It changed the perception of biblical texts, thus exerting an important
hermeneutical function in the process of interpreting these texts. The whole
history of the estrangement between the Church and Judaism is a burden which
today’s churches cannot simply shake off. The weight of history is too great.
Anti-Semitism remains a problem.
Despite many birth pangs the Second Vatican Council succeeded in issuing an
epoch-making text on the relationship between Judaism and the Church in its
declaration entitled Nostra Aetate. In the period following the Second World War
and the horrors of National Socialism there was an urgent need for a change of
course by the Church and it was undeniably the popes themselves who pushed
ahead with this project. On Good Friday 1959, John XXIII had offensive words
deleted from the so-called “Great Intercessions.” Anti-Semitism was to be
condemned for its Christian roots in an admission of guilt by the Church; a
positive doctrinal statement was to put an end to the Church’s ignoring of Israel.
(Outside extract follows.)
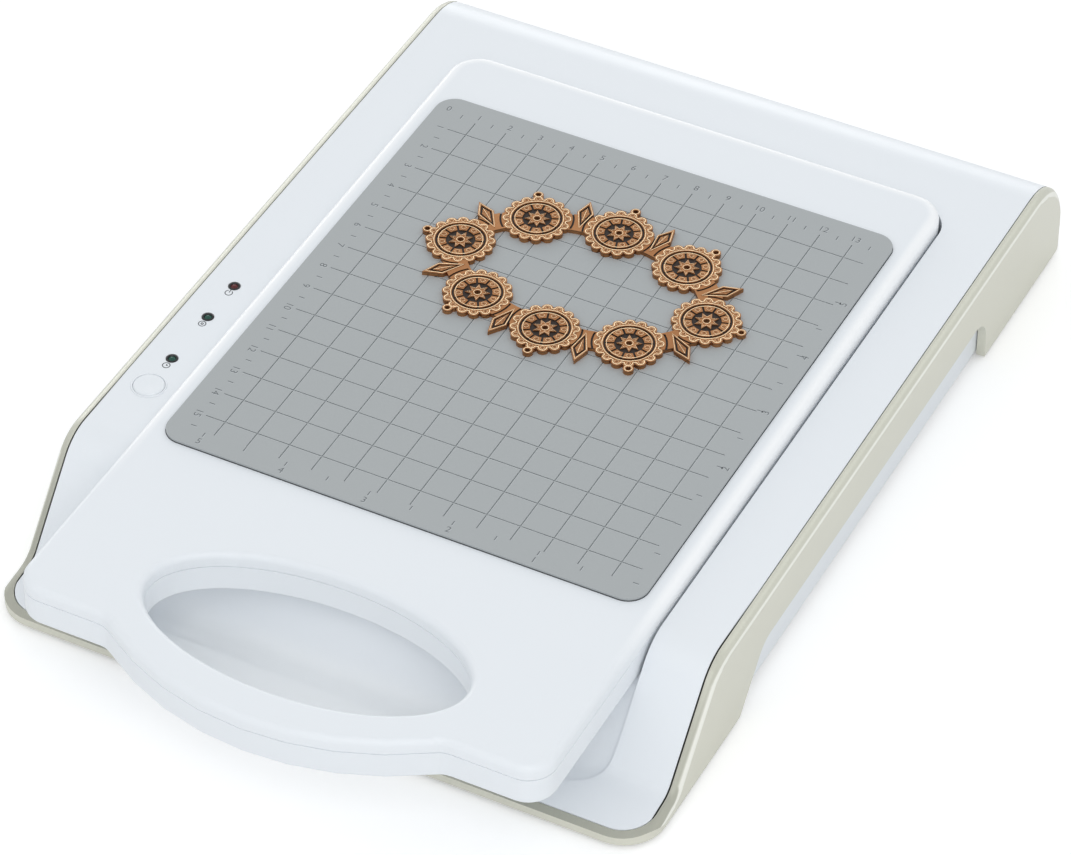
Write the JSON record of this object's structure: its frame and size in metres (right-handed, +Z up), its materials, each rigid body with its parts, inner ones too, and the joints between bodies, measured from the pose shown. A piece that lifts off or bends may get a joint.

At the same time there was no denying the fundamental difference whereby
the Christians believed the Messiah had already come in the person of Jesus,
whereas the Jews still awaited his coming.
A wide range of intensive activities was undertaken, not least in Pope John Paul
II’s great admission of guilt in the year 2000. This also applied to the
German-speaking area, a fact which is well documented. The dialogue needs to
be systematically continued, although I cannot go into any more detail on this
The pre-eminence of the Jewish-Christian dialogue is explained by the reasons I
have already given. The Jews are our elder brothers. We cannot forget what Christians have done to them. That is the reason why – quite apart from the ecumenical movement within the church – this dialogue continues to enjoy a
high priority in the debate between faiths. I believe that the Second Vatican
Council’s reform of the liturgy has been a great help here. The Great Intercessions
for Good Friday now say: “Let us also pray for the Jews, to whom God, our Lord,
first spoke. May He preserve them in the allegiance to His covenant and in the
love of His name, so that they may reach the aim to which His will shall lead
them... hear the prayer of Thy Church for the people which Thou first chose as
Thine own: Grant that it attain the fullness of redemption.”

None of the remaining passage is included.